Ao se aproximar de uma lolcow, para que continuemos a nos divertir, podemos entrar em seu jogo e ocasionalmente atiçar algumas reações, mas no momento em que tramamos para que algo genuinamente ruim lhe aconteça todo o divertimento se perde. A Internet é um lugar negro que perde seu encanto a cada ano; que mal há em nos divertirmos com as excentricidades de alguém? Façamos aqui, porém, uma distinção entre “excêntrico” e “insano” – há pessoas urgentemente necessitadas de tratamento mental, e a Internet não é um lugar onde isto possa ser oferecido.
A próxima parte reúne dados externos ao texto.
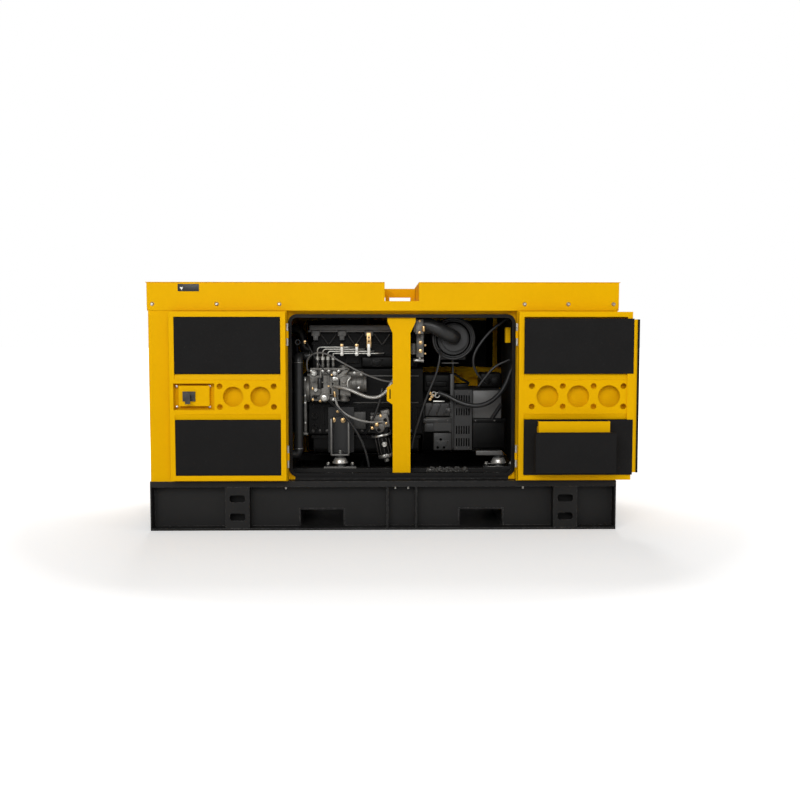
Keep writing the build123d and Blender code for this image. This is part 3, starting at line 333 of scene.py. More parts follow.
def finish(name, slot, base, second=None, rough=(0.4, 0.5), metal=0.0, tone=(3.0, 60.0), grain=300.0,
           depth=0.0002, edge=0.0, edgeWearHighlightColour=None, dust=0.0, coat=0.0, cells=0.0, braided=0.0,
           alpha=1.0, sheen=0.0, shine=0.5):
    made = bpy.data.materials.new(name)
    made.use_nodes = True
    tree = made.node_tree
    shader = tree.nodes["Principled BSDF"]
    place = node(tree, "TexCoord").outputs["UV" if braided else "Object"]

    def group(which):
        used = node(tree, "Group")
        used.node_tree = which
        join(tree, place, used.inputs["Vector"])
        return used

    clouds = group(cloudTree)
    clouds.inputs["Broad"].default_value, clouds.inputs["Fine"].default_value = tone
    second = second or tuple(min(1, c * 0.84) for c in base)
    colour = mixColour(tree, clouds.outputs["Tone"], (*base, 1), (*second, 1))
    height = group(grainTree)
    height.inputs["Scale"].default_value = grain
    relief = height.outputs["Height"]
    if cells:
        pits = group(cellTree)
        pits.inputs["Scale"].default_value = cells
        colour = mixColour(tree, pits.outputs["Crumbs"], colour,
                           (*[min(1, c * 3.2 + 0.015) for c in base], 1))
        relief = pits.outputs["Height"]
    if braided:
        weave = group(braidTree)
        weave.inputs["Turns"].default_value = braided
        relief = weave.outputs["Height"]
        # painted shade: darker colour in the grooves between the braid's strands
        colour = mixColour(tree, weave.outputs["Height"], (*[c * 0.25 for c in base], 1), colour)
    bump = node(tree, "Bump")
    bump.inputs["Strength"].default_value = 0.8
    bump.inputs["Distance"].default_value = depth
    join(tree, relief, bump.inputs["Height"])
    if edge:
        edgeWearAndLight = group(edgeTree)
        edgeWearAndLight.inputs["Width"].default_value = edge
        join(tree, edgeWearAndLight.outputs["Normal"], bump.inputs["Normal"])
        # painted highlight, partly edge wear: edges take a lighter colour that stands in for light catching
        # them
        if edgeWearHighlightColour:
            colour = mixColour(tree, edgeWearAndLight.outputs["Mask"], colour, (*edgeWearHighlightColour, 1))
    if dust:
        settled = group(dustTree)
        settled.inputs["Amount"].default_value = dust
        colour = mixColour(tree, settled.outputs["Mask"], colour, (0.42, 0.4, 0.36, 1))
    join(tree, colour, shader.inputs["Base Color"])
    join(tree, spread(tree, clouds.outputs["Tone"], 0, 1, *rough), shader.inputs["Roughness"])
    join(tree, bump.outputs[0], shader.inputs["Normal"])
    shader.inputs["Metallic"].default_value = metal
    shader.inputs["Coat Weight"].default_value = coat
    shader.inputs["Coat Roughness"].default_value = 0.2
    shader.inputs["Sheen Weight"].default_value = sheen
    shader.inputs["Alpha"].default_value = alpha
    shader.inputs["Specular IOR Level"].default_value = shine
    made["slot"] = slot
    return made


# finishes
# the lighter edge colours in these finishes are painted edge highlights, partly edge wear
canopyPaint = finish("canopyPaint", "canopy_paint", (0.92, 0.497, 0.0008), (0.88, 0.468, 0.0006),
                     rough=(0.36, 0.46), grain=700, depth=0.00006, edge=0.0016,
                     edgeWearHighlightColour=(0.95, 0.56, 0.012), dust=0.004, shine=0.03)
basePaint = finish("basePaint", "base_paint", (0.0095, 0.0091, 0.0089), (0.013, 0.0126, 0.0123),
                   rough=(0.42, 0.56), tone=(5, 90), grain=520, depth=0.00012, edge=0.0022,
                   edgeWearHighlightColour=(0.17, 0.165, 0.16), dust=0.008, shine=0.28)
foamSkin = finish("foamSkin", "door_foam", (0.0115, 0.0112, 0.0112), (0.0155, 0.015, 0.015),
                  rough=(0.85, 0.98), tone=(9, 240), cells=520, depth=0.0011, shine=0.15)
ceilingFoam = finish("ceilingFoam", "canopy_foam", (0.014, 0.014, 0.0145), (0.02, 0.02, 0.02),
                     rough=(0.88, 0.98), tone=(9, 240), cells=420, depth=0.0012)
sealRubber = finish("sealRubber", "seal_rubber", (0.0062, 0.006, 0.006), (0.009, 0.0087, 0.0086),
                    rough=(0.26, 0.4), tone=(14, 200), grain=900, depth=0.00008, shine=0.18)
hoseRubber = finish("hoseRubber", "hose_rubber", (0.016, 0.016, 0.016), (0.024, 0.024, 0.023),
                    rough=(0.34, 0.5), tone=(20, 300), grain=1200, depth=0.00008)
sleeveGrey = finish("sleeveGrey", "hose_rubber", (0.16, 0.155, 0.145), (0.11, 0.105, 0.1), rough=(0.3, 0.5),
                    tone=(20, 300), grain=1500, depth=0.00006)
braidSteel = finish("braidSteel", "hose_rubber", (0.74, 0.72, 0.67), (0.60, 0.58, 0.54), rough=(0.28, 0.42),
                    metal=0.6, tone=(3, 30), braided=34.0, depth=0.0006)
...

Por mais que eu sinta saudades das estripulias de Fabiano, ora implorando por um espaço na mídia, ora dizendo ter poderes telepáticos e multidimensionais para se comunicar com personagens de desenho animado, uma parte minha espera que ele atualmente esteja num lugar seguro, longe das mesmas pessoas que o fizeram “famoso” em primeiro lugar e que causaram um maior mal a seu estado mental já tão deteriorado.